After being hired to Facebook by Zuckerberg, LeCun’s AI work helped the social media site recommend friends, optimize ads and automatically censor posts that violate the platform’s roles.

“If you try to rip out deep learning out of Meta today, the entire company crumbles, it’s literally built around it,” LeCun explained.

However, the dynamic is changing fast. AI isn’t just supporting existing technology, but threatening to overturn it, creating a possible future where the open Internet with its millions of independent websites is replaced by a handful of powerful AI systems.

“If you imagine this kind of future where all of our information diet is mediated by those AI systems, you do not want those things to be controlled by a small number of companies on the West Coast of the U.S.,” LeCun said. “Those systems will constitute the repository of all human knowledge and culture. You can’t have that centralized. It needs to be open.”

The debate around the dangers of AI

Some agree with LeCun that AI will be so transformational that it must be publicly shared, but others fear that it could be so dangerous that it should be built by just a few, and perhaps at a much slower pace. Even the “Godfathers of A.I.” are split, with Hinton warning that artificial intelligence could “take over” from people, and Bengio calling for regulation of the technology, while LeCun emphasizes the open sourcing and disagrees with Hinton’s theory that A.I. could wipe out humanity, calling the idea of existential risk science fiction.

“It’s below the chances of an asteroid hitting the earth and, you know, global nuclear war,” LeCun said.

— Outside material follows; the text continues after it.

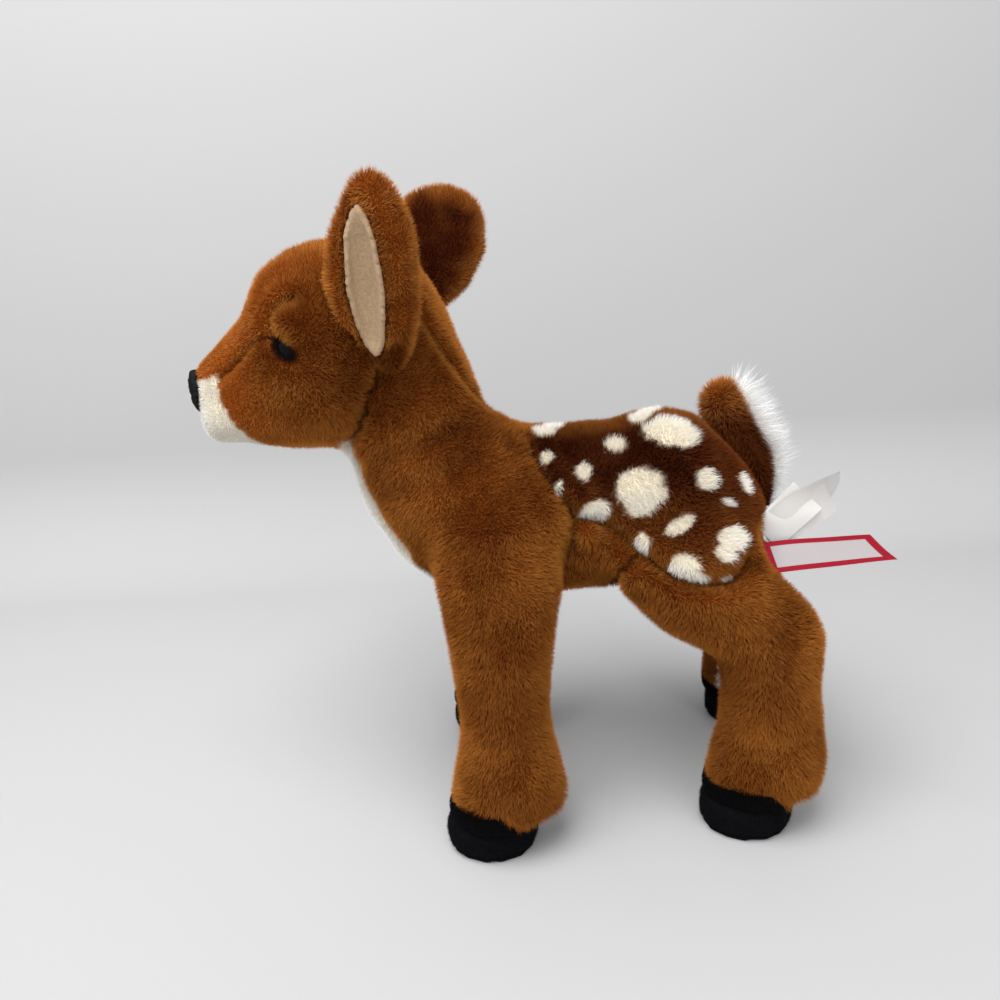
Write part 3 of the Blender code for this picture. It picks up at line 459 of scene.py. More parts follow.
# %% [markdown]
# ### Cream cloth
# The muzzle, the chest strip, the belly and the insides of the legs are sewn from cream plush. Their
# edges could be the edges of pieces, but a colour worked out at each point can end along a seam
# anywhere on the skin, and its edge can wander a little, as the edge of real pile does.

# %% Mark the cream cloth
CREAM_EDGE = (-0.0005, 0.0015)
CREAM_WANDER = 0.0012
CREAM_HALF = 0.021
CREAM_NARROWING = 0.008
CREAM_NARROWING_ENDS = (-0.040, -0.010)
THROAT_NARROWING = 0.003
THROAT_HEIGHTS = (0.150, 0.175)
LEG_MIDDLES = (0.052, 0.049)
LEG_SPLAY = 0.10
LEG_SPLAY_HEIGHT = 0.07
LEG_CREAM_INSET = 0.010
LEG_CREAM_TOP = 0.139
BELLY_ENDS = (0.026, 0.036)
BELLY_DROP = 0.035


def at_front(points):
    """Return which points are nearer to the front legs than to the rear ones."""
    return points[:, 0] < (SHOULDER[0] + HIP[0]) / 2


def cream_cover(points):
    """Return 1 on the muzzle, chest, belly and inner legs, 0 elsewhere."""
    edge = wobble(points, 0.004, 5) * CREAM_WANDER
    width = np.abs(points[:, 1])
    muzzle = ramp(in_outline(points, MUZZLE_CREAM) + edge, *CREAM_EDGE)
    half = CREAM_HALF - CREAM_NARROWING * ramp(points[:, 0], *CREAM_NARROWING_ENDS)
    half -= THROAT_NARROWING * ramp(points[:, 2], *THROAT_HEIGHTS)
    strip = np.minimum(in_outline(points, CHEST_CREAM) + edge, half - width + edge)
    chest = ramp(strip, *CREAM_EDGE)
    middle = np.where(at_front(points), *LEG_MIDDLES)
    middle = middle - LEG_SPLAY * np.maximum(0, points[:, 2] - LEG_SPLAY_HEIGHT)
    inner = middle - LEG_CREAM_INSET - width + edge
    between = ramp(points[:, 0], SHOULDER[0] + BELLY_ENDS[0], SHOULDER[0] + BELLY_ENDS[1])
    between *= 1 - ramp(points[:, 0], HIP[0] - BELLY_ENDS[1], HIP[0] - BELLY_ENDS[0])
    below = LEG_CREAM_TOP - BELLY_DROP * between - points[:, 2]
    legs = ramp(np.minimum(inner, below), *CREAM_EDGE) * (along_neck(points) < 0)
    return np.maximum(np.maximum(muzzle, chest), legs)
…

The disagreement, LeCun said, boils down to your faith in people. He trusts world institutions as a way to keep AI safe. Hinton worries that repressive governments could use robot soldiers to perpetuate atrocities, while LeCun actually sees a potential upside in the use of autonomous weapons.

“Ukraine makes massive use of drones, and they’re starting to put AI into it. Is it good or is it bad? I think it’s necessary, regardless of whether you think it’s good or bad,” said LeCun. “… It’s the history of the world, you know? Who has better technology? Is it the good guys or the bad guys?”

Armed with that mix of optimism and inevitability, LeCun opposes regulation on basic AIresearch. His main note of caution is against super intelligence, which is still very far off, he said. Instead, he and Meta are focused on robots that can do basic household tasks. Dhruv Batra, who oversees Meta’s robotics lab, is working to create a helpful, autonomous domestic robot. While Batra was eager to show CBS Saturday Morning how much his team has developed, he conceded that it’ll be a long time before robots are cleaning and managing household tasks for the general public.

“There’s a whole amount of knowledge that you just consider common sense that we don’t have yet in robots or in AI in general,” Batra said.

Step by step, those skills are being taught as humans choose to pursue superhuman intelligence. But if it’s openly shared, this awesome new force won’t replace us, but empower us, according to LeCun.

“You have to do it right, obviously,” LeCun said. “There are side effects of technology that you have to mitigate as much as you can, but the benefits far overwhelm the dangers.”